As corn and soybean growers work to get crops out of the fields this fall, next year's growing season may not be the first thing on their minds.  However, Laura Thompson, UNL Extension educator, said harvest is the ideal time to consider how on-farm research could benefit their operations.

"Harvest provides a great opportunity to think through production-related questions and determine what practices and inputs should be evaluated next year," Thompson said. "Did that new product or extra application of fertilizer or water pay off?  How does a grower know if the investment was profitable for their specific operation? With lower commodity prices, it is more important than ever to evaluate if production inputs and practices are really paying off."

The Nebraska On-Farm Research Network (NOFRN) provides an opportunity for growers to get questions answered about their own fields. Research typically is conducted with the producer's equipment, on the producer's land and using the producer's management practices.

NOFRN is sponsored by University of Nebraska-Lincoln Extension in partnership with the Nebraska Corn Growers Association, the Nebraska Corn Board and the Nebraska Soybean Board.
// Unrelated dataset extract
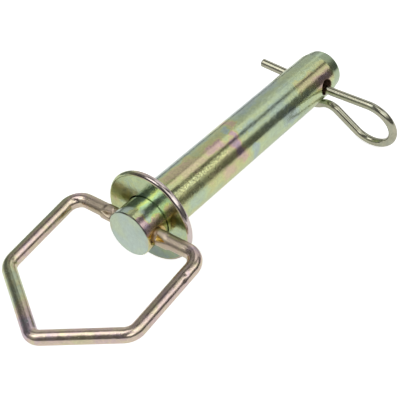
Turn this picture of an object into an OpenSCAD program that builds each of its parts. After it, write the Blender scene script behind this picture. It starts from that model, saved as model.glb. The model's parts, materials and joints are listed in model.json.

The goal of the network is to put to use a statewide on-farm research program addressing critical farmer production, profitability and natural resources questions.

Keith Glewen, UNL Extension educator, has worked with farm operators conducting on-farm research for many years.

"The farm operator makes the final decision as to the research topic to be evaluated," Glewen said. "We encourage growers to give careful thought as to what production practice may be limiting profitability or could enhance the use of soil and water resources on their farm."

Some current research topics include irrigation management, planting populations, nitrogen management and cover crops.